Lecture #16

How Political Scientists (and Economists) Think About Elections Differently From Journalists, and Why the Political Scientists are Usually Right; Or, Why Political Consultants are Perpetually Overrated

I. Introduction: Journalists Versus Political Scientists

A. Journalists: emphasis on campaign strategy

B. Political Scientists: emphasis on historical patterns

C. Journalists: tendency to emphasize issue voting

D. Political Scientists: tendency to emphasize cognitive barriers to issue voting, voter use of heuristics (mental short-cuts)

II. Presidential Primaries

A. Historical evolution

1. Party selection (1800s-1920s)

2. The mixed system (1920s-1960s)

(McGovern-Fraser Commission, 1968-1972)

3. Primary system (1972)

B. The News Media View: The "Best Campaign" Wins

C. The Political Science View: Hard to Model Such a Chaotic Process!

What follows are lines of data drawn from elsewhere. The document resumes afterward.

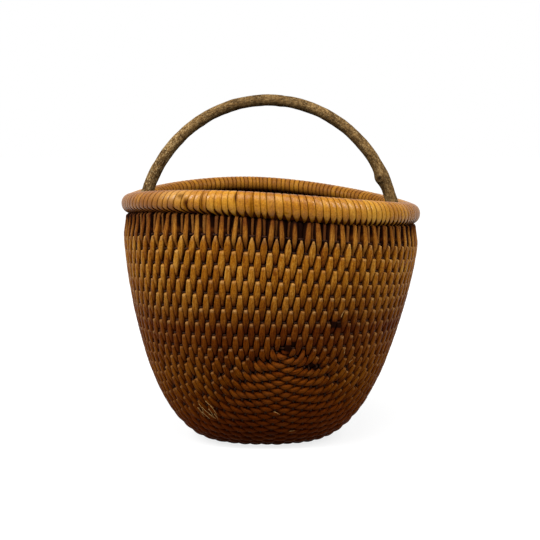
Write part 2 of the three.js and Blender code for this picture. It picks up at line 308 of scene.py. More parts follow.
class Strands:
    """Gathers rings of points into one mesh, with marks at every point for the materials."""

    def __init__(self):
        self.points = []
        self.faces = []
        self.caps = []
        self.marks = []
        self.strand = []
        self.count = 0

    def sweep(self, rings, along, marks, closed=False, seed=0.0):
        """Adds a tube. along is each ring's length on it, marks has four values for each point."""
        total, sides, _ = rings.shape
        index = self.count + np.arange(total * sides).reshape(total, sides)
        here = index if closed else index[:-1]
        there = np.roll(index, -1, 0) if closed else index[1:]
        faces = np.stack([here, there, np.roll(there, -1, 1), np.roll(here, -1, 1)], -1).reshape(-1, 4)
        flat = rings.reshape(-1, 3)
        corner = [flat[faces[:, i] - self.count] for i in range(4)]
        volume = np.sum(corner[0] * np.cross(corner[1], corner[2]))
        volume += np.sum(corner[0] * np.cross(corner[2], corner[3]))
        if volume < 0:
            faces = faces[:, ::-1]
        if not closed:
            first, last = index[0], index[-1][::-1]
            self.caps += [first, last] if volume > 0 else [first[::-1], last[::-1]]
        middle = rings.mean(1, keepdims=True)
        across = unit(rings[:, 0] - middle[:, 0])[:, None]
        upward = unit(rings[:, sides // 4] - middle[:, 0])[:, None]
        offset = rings - middle
        strand = together(
            np.sum(offset * across, -1) + PATTERN_STEPS[0] * seed,
            np.sum(offset * upward, -1) + PATTERN_STEPS[1] * seed,
            along[:, None],
        )
        self.points.append(flat)
        self.faces.append(faces)
        self.marks.append(np.broadcast_to(marks, (total, sides, 4)).reshape(-1, 4))
        self.strand.append(strand.reshape(-1, 3))
        self.count += total * sides

    def piece(self, name, slot, material, *nodes):
        """Makes the mesh, hangs it on the body and hides the nodes it replaces."""
        points = np.concatenate(self.points)
        points[:, 2] = np.maximum(points[:, 2], 0)
        faces = np.concatenate(self.faces)
        loops = np.concatenate([faces.ravel()] + self.caps)
        sizes = np.concatenate([np.full(len(faces), 4), [len(cap) for cap in self.caps]]).astype(int)
        starts = np.concatenate([[0], np.cumsum(sizes)[:-1]]).astype(int)
        mesh = bpy.data.meshes.new(name)
        for part, key, values in (
            (mesh.vertices, "co", points * MM),
            (mesh.loops, "vertex_index", loops.astype(np.int32)),
            (mesh.polygons, "loop_start", starts.astype(np.int32)),
        ):
            part.add(len(values))
            part.foreach_set(key, values.ravel())
        mesh.update(calc_edges=True)
        mesh.validate()
        mesh.shade_smooth()
        marks = mesh.attributes.new("marks", "FLOAT_COLOR", "POINT")
        marks.data.foreach_set("color", np.concatenate(self.marks).ravel())
        strand = mesh.attributes.new("strand", "FLOAT_VECTOR", "POINT")
        strand.data.foreach_set("vector", (np.concatenate(self.strand) * MM).ravel())
        mesh.materials.append(material)
        piece = put(name, mesh)
        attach(piece, "root")
        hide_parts(*nodes)


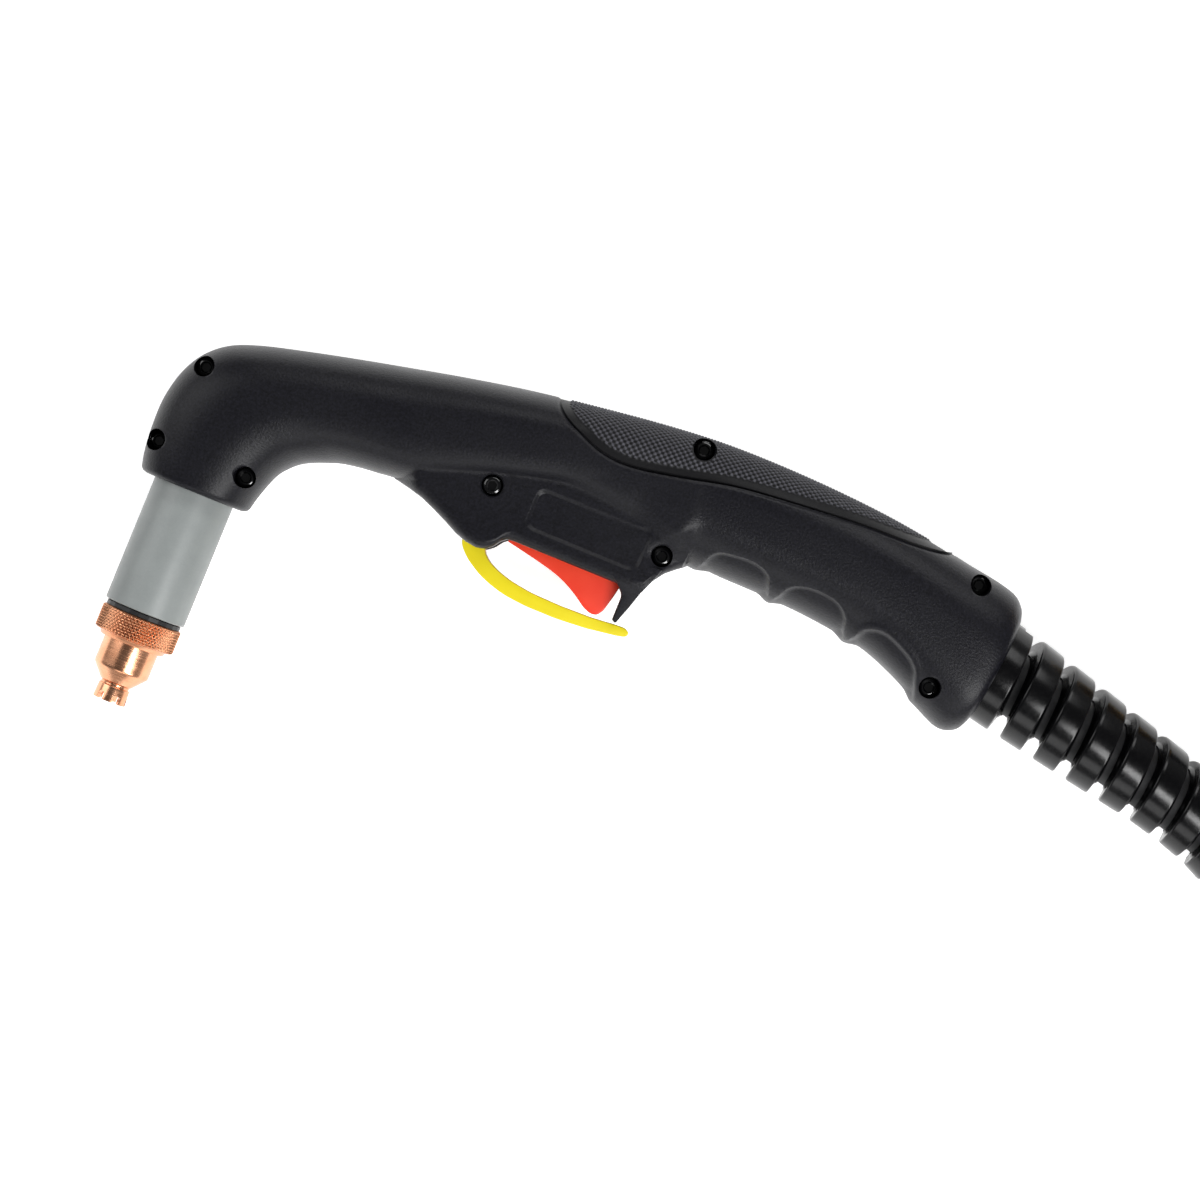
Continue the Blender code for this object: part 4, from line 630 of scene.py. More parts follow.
def build_guard():
    """The bend guard: a collar held in the handle and one right-handed band wound round the lead."""
    line = smooth_route(LEAD_ROUTE, 160)
    total = lengths_along(line)

    def on_lead(along, radius, angle):
        reach = along - LEAD_START
        segment = max(i for i in range(len(line) - 1) if total[i] <= max(reach, 0.0))
        heading = (line[segment + 1] - line[segment]).normalized()
        spot = line[segment] + heading * (reach - total[segment])
        across = Vector((0, 0, 1)).cross(heading).normalized()
        over = heading.cross(across)
        return spot + (across * math.cos(angle) + over * math.sin(angle)) * radius

    first, last = GUARD_HELIX
    turns = (last - first) / GUARD_PITCH
    steps = round(turns * GUARD_STEPS)
    half = GUARD_BAND / 2
    section = rounded([
        (-half - GUARD_FOOT, GUARD_BORE_R, 0.0), (half + GUARD_FOOT, GUARD_BORE_R, 0.0),
        (half, GUARD_BORE_R + 1.6, 1.5), (half, GUARD_R_START, GUARD_RIMS[1]),
        (-half, GUARD_R_START, GUARD_RIMS[0]), (-half, GUARD_BORE_R + 1.6, 1.5)])
    bm = bmesh.new()
    corners = [bm.verts.new((first + along, radius, 0.0)) for along, radius in section]
    face = bm.faces.new(corners)
    start_angle = math.tau * (first - GUARD_TOP_AT) / GUARD_PITCH
    bmesh.ops.rotate(bm, verts=bm.verts, cent=(0, 0, 0), matrix=Matrix.Rotation(start_angle, 3, "X"))
    bmesh.ops.spin(bm, geom=[face] + list(face.edges) + corners, cent=(0, 0, 0), axis=(1, 0, 0),
                   dvec=((last - first) / steps, 0, 0), angle=turns * math.tau, steps=steps, use_duplicate=False)
    for vert in bm.verts:
        along = vert.co.x
        radius = math.hypot(vert.co.y, vert.co.z)
        share = (radius - GUARD_BORE_R) / (GUARD_R_START - GUARD_BORE_R)
        radius = GUARD_BORE_R + share * (guard_radius(along) - GUARD_BORE_R)
        vert.co = on_lead(along, radius, math.atan2(vert.co.z, vert.co.y))
    flange_in, flange_out = GUARD_FLANGE
    heading = Vector((math.cos(LEAD_ANGLE), math.sin(LEAD_ANGLE), 0.0))
    frame_at = Matrix.Translation((*LEAD_AXIS_POINT, 0.0)) @ heading.to_track_quat("Z", "Y").to_matrix().to_4x4()
    collar = turned([
        (GUARD_COLLAR_R - 0.6, GUARD_COLLAR_OUT), (GUARD_COLLAR_R, GUARD_COLLAR_OUT - 0.6),
        (GUARD_COLLAR_R, flange_out), (GUARD_FLANGE_R, flange_out), (GUARD_FLANGE_R, flange_in),
        (GUARD_BORE_R, flange_in), (GUARD_BORE_R, GUARD_COLLAR_OUT)], frame=frame_at)
    mesh = combined(collar, to_mesh(bm), operation="UNION")
    return piece("bend_guard_wound", mesh, "handle", VINYL, "guard", "bend_guard", sharp=40)


TIE_ANGLES = (math.radians(0.0), math.radians(150.0))
TIE_WIDTH = 8.0
TIE_THICKNESS = 1.2


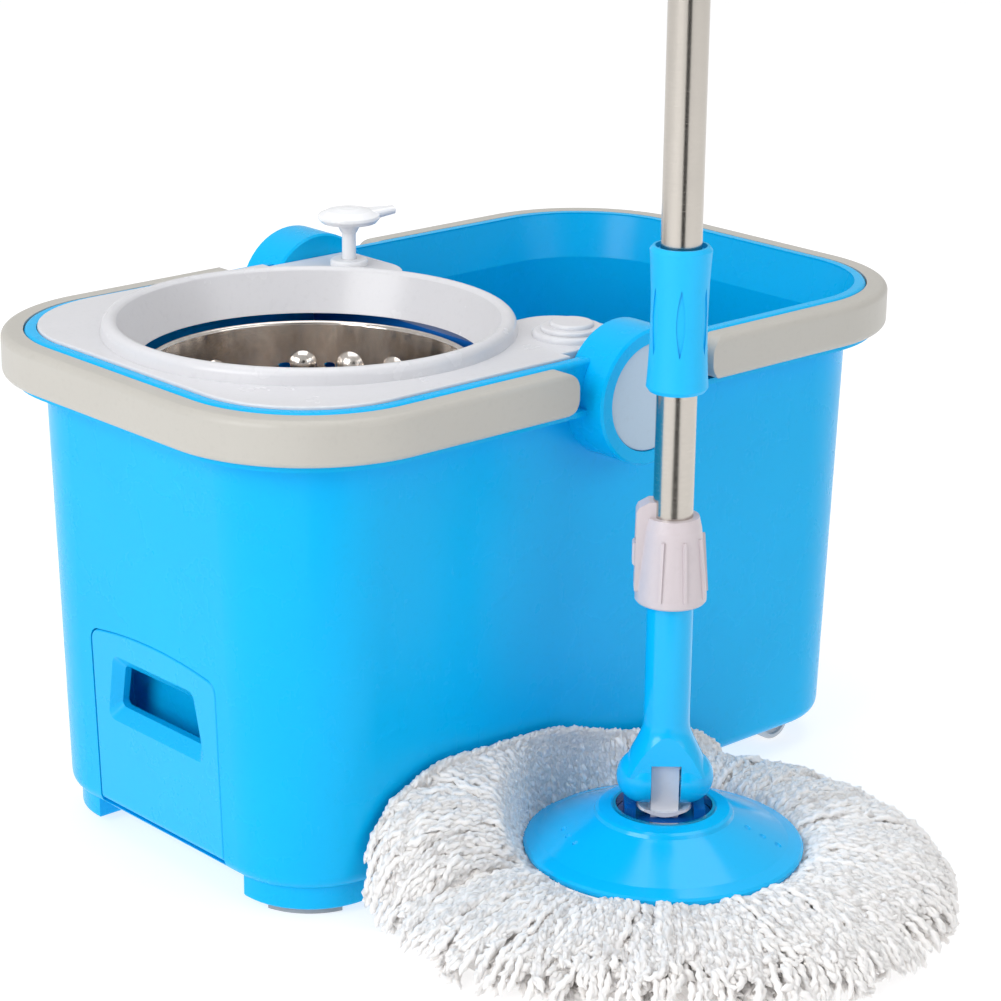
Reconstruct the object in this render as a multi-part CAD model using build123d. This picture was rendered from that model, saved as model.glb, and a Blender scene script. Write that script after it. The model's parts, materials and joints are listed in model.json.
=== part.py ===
from build123d import *
import math
import os

# Spin mop set: a two-chamber bucket with a spinning basket, and its press-to-spin mop.
# Millimetres. The floor is z = 0. The bucket's long side lies along X, its basket end at -X.

# --- where the two halves of the set stand ---
BUCKET_Y = 100.0
MOP_X, MOP_Y = -31.0, -95.0
MOP_TURN = -42.5

# --- tub ---
RIM_Z = 273.0
RIM_L, RIM_W, RIM_R = 450.0, 265.0, 71.0
RIM_T = 6.5
LEDGE_Z, LEDGE_T, LEDGE_OUT = 245.5, 3.0, 5.0
WALL_L, WALL_W, WALL_R = 429.0, 244.0, 60.5
BASE_L, BASE_W, BASE_R = 412.0, 227.0, 47.0
BASE_Z = 16.0
WALL_T, FLOOR_T = 2.6, 3.0
FLOOR_TOP = BASE_Z + FLOOR_T
SHELF_Z = 259.0
BASE_ROUND = 8.0
FOOT_INSET, FOOT_SIDE, FOOT_Z = 5.0, 50.0, 4.0
PAD_INSET, PAD_SIDE = 10.0, 38.0

# --- round barrels half way along the long sides ---
BARREL_R, BARREL_Z = 36.0, 251.0
BARREL_IN, BARREL_OUT = 120.0, 148.0
BADGE_R, BADGE_T, BADGE_SET = 28.4, 3.0, 0.8

# --- carry handles ---
HANDLE_T = 12.0
HANDLE_GAP = 0.4
HANDLE_LOW, HANDLE_HIGH = 249.0, 272.5
HANDLE_END_X = 48.0
HANDLE_PIVOT_X, HANDLE_PIVOT_Z = 59.0, 260.75
HANDLE_END_ROUND = 9.5
HANDLE_PIN_R, HANDLE_PIN_GAP = 4.0, 0.05
HANDLE_BORE_DEPTH = 8.0

# --- tow handle in the basket end wall ---
TOW_HALF_W, TOW_LOW, TOW_SIDE_TOP, TOW_TOP = 53.5, 4.0, 103.0, 108.0
TOW_T, TOW_GAP, TOW_POCKET, TOW_POCKET_WALL = 9.0, 0.6, 25.0, 2.5
TOW_PIN_R, TOW_PIN_GAP = 2.0, 0.06
GRIP_FOOT_HALF, GRIP_HEAD_HALF, GRIP_FOOT_V, GRIP_HEAD_V = 36.0, 30.5, 63.0, 87.5
BEVEL_FOOT_HALF, BEVEL_HEAD_HALF, BEVEL_FOOT_V, BEVEL_HEAD_V = 42.0, 34.5, 56.0, 93.5
BEVEL_DEPTH = 5.0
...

III. Presidential General Elections

A. The News Media View

1. Emphasis on strategy, personalities

B. A Political Science Model

1. Party voting

2. Retrospective voting

a. "It's the economy, stupid!"

3. Prospective voting

IV. Congressional Elections

A. The News Media Model: Elections as a National Referendum

B. A Political Science Model: A “Two-Step” Election

1.  First step: Candidate recruitment

a.  Most House incumbents (officeholders) and some Senate incumbents run unopposed or against total losers

b.  Maisel: most incumbents have potential high quality challengers living in their districts

c.  Party tries to recruit high quality challengers

d.  But challengers wait for a good opportunity

2.  First step: Contributors

a.  Contributors usually give to incumbents

b.  Contributors who want to support a challenger wait until a high quality candidate arrives

c.  Like potential challengers, potential contributors don’t want to waste their time and money

d.  Contributors and candidates (including incumbents) must assess the political environment well in advance of the election

3.  Second Step: The Election!

a.  Usually >95% of House incumbents who run win re-election; most win easily over weak, underfinanced challengers

b.  Senate re-election rates are more variable and Senate elections more competitive

c.  Mostly, congressional elections turn on incumbency, candidate quality, local factors

i. Most voters vote based on party, incumbency

d.  But in some years (1936, 1964, 1974, 1994 for example, maybe 2006?) the election is nationalized

e.  During nationalized elections, even weak challengers can sweep into office

V. Conclusion: Why Elections Aren't Necessarily Plebiscitary

A. Elections don't usually turn on issue positions

B. Issue stands aren't directly communicated through elections

C. But what about party voting?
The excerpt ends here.